I’d use the chain mail and more-magic option, I think. It seems like a better fit for how I imagine the character after playing a few sessions: full of himself super-cleric.
Parna is a bit full of himself – trying to give filthy Imperial last rights for an honest ratling. Like the poor ‘lil guy go back to his brothers and sisters gnawing at the pillars of the world…
I don’t know about the mu version of this, I like that divine & arcane magic are different and feel like arcane should be more controlled. Also maybe limit petition recharge more – like every return to civilzation for a day of prayer/ritual rather than every day?
Could you expand on this?
like every return to civilzation for a day of prayer/ritual rather than every day?
Do you mean that multiple days would be required to get back to full strength? Maybe 1 per point of penalty accumulated?
Many of the rituals already require a full day to attempt. Check the original post — some are one dungeon exploration turn per try and some are one wilderness exploration turn (that is, one day) per try.
What I mean is that clerics would require extra effort beyond a nap to restore divine favor. A full day of prayer/ritual/penance – at a shrine if one felt extra cruel. The full day is to prevent jaunts to town for new spells.
In general clerics – now that they have infinicast don’t need the vancian limitation. Heck you could make favor return with whatever the god want … blood for the bloid god, the purchase of indulgence, hours of dervish like spinning. Use a carosuing system…
Also if you keep mu’s vancian – less time for spell recharge.
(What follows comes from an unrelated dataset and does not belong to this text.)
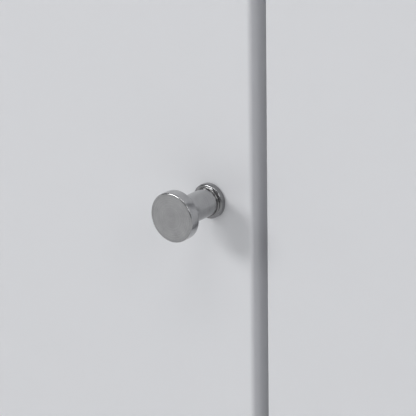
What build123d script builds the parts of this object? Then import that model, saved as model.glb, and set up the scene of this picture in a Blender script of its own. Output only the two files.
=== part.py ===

An hour of study (barricaded in a dungeon, chilling in a cart rolling down the road) per spell level rememorized. 6 random encounter checks – is it worth a sleep spell?
Gus: wouldn’t that be a lot more time for spell recharge than normal?
(You might be talking about some other approach than what I’m thinking of, which is along the lines of B/X and most other “rest, study, regain” spell models)
Or are you saying that Vancian MU’s should here be given less time to recharge spells (by extending the time needed to do so?)